Bring to Orlando: 47 Years of Orlando Neon Signs Placed Back Out into the Open as Public Art

The Morse Museum in Winter Park houses the pre-eminent collection of local iconic neon signs. The collection was started in the 70s and continues to this day. That's great for history, but no one is allowed to see the collection. There aren't tours and the doors aren't open for the public. So this urban art, completely restored and glowing, sit in the dark.

But here's an idea.

Plant the signs all over the city. The Las Vegas Neon Museum restores and lights a small handful their signs then places them all over the city as public art project: pieces of history out in the open, visible by anyone who passes by. They're placed back on tall poles and back into the context from which they came.

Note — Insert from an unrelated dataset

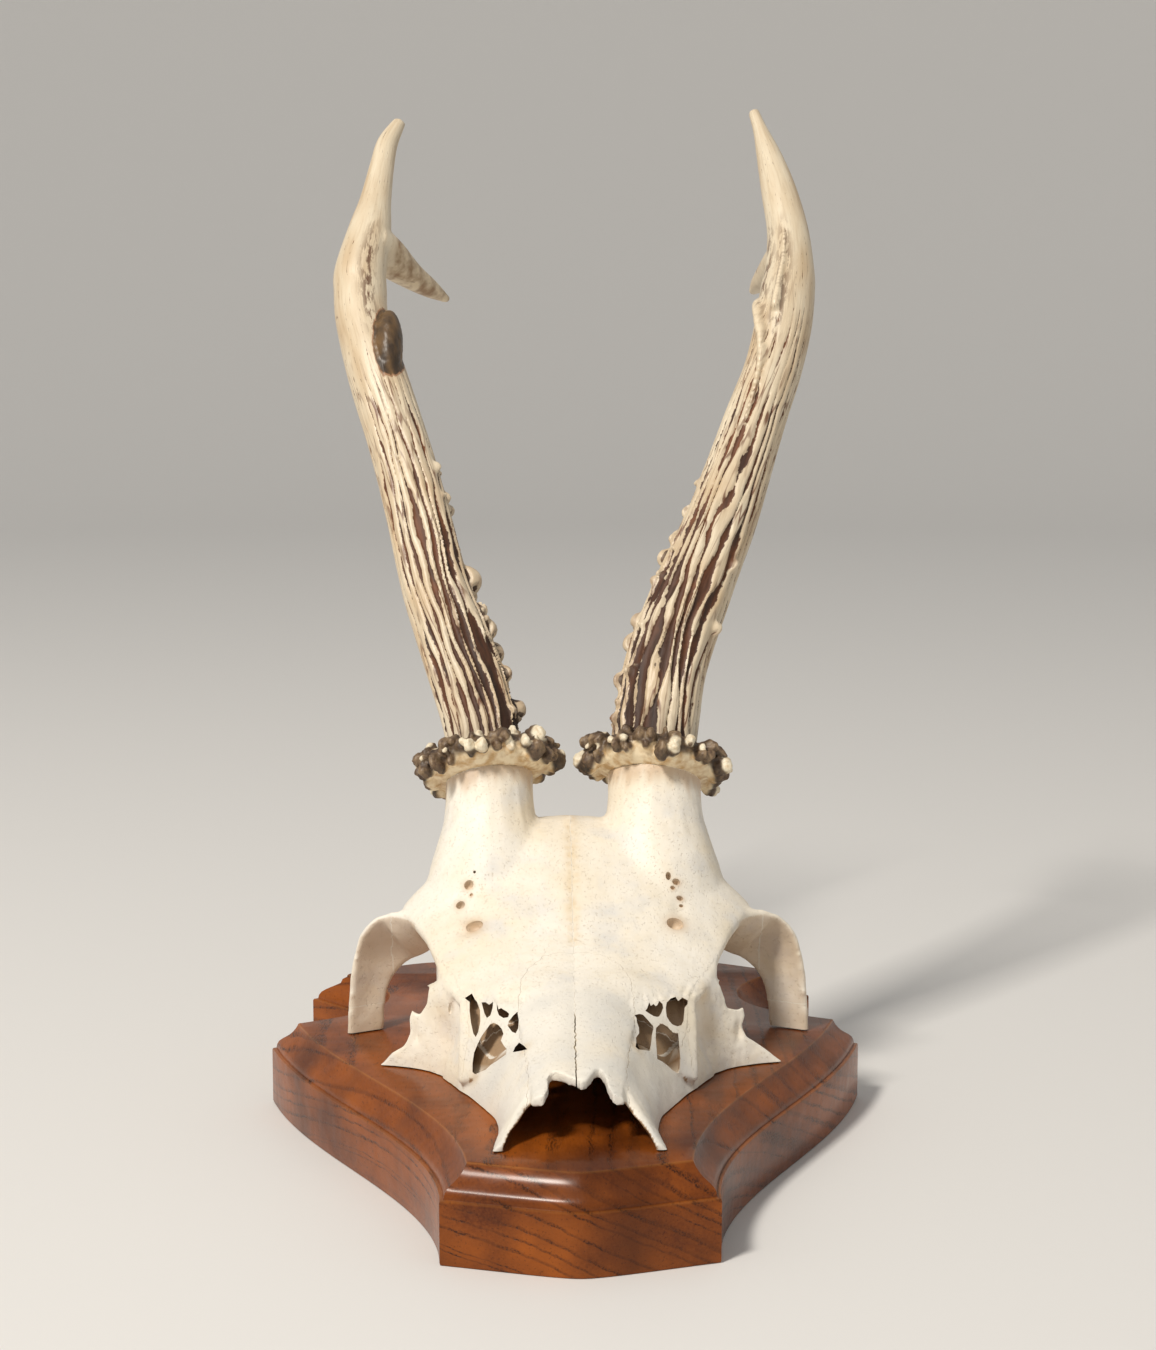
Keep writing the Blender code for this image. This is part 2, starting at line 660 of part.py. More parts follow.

Regular everyday people can see them as they drive by, exactly how they used to be seen in decades past.
"The Las Vegas Boulevard Signs Project partners the Neon Museum with the City of Las Vegas to install restored signs from the Museum collection along Las Vegas Boulevard, illuminating downtown Las Vegas. In 1996, the Horse and Rider from the Hacienda Hotel was the first sign restored and installed as public art in Downtown Las Vegas."
The City of Orlando can place them *all* over the city, not just in one district. Orlando can spread its history and some beauty in places void of both.

This is what the Morse should do with at least a portion of that collection.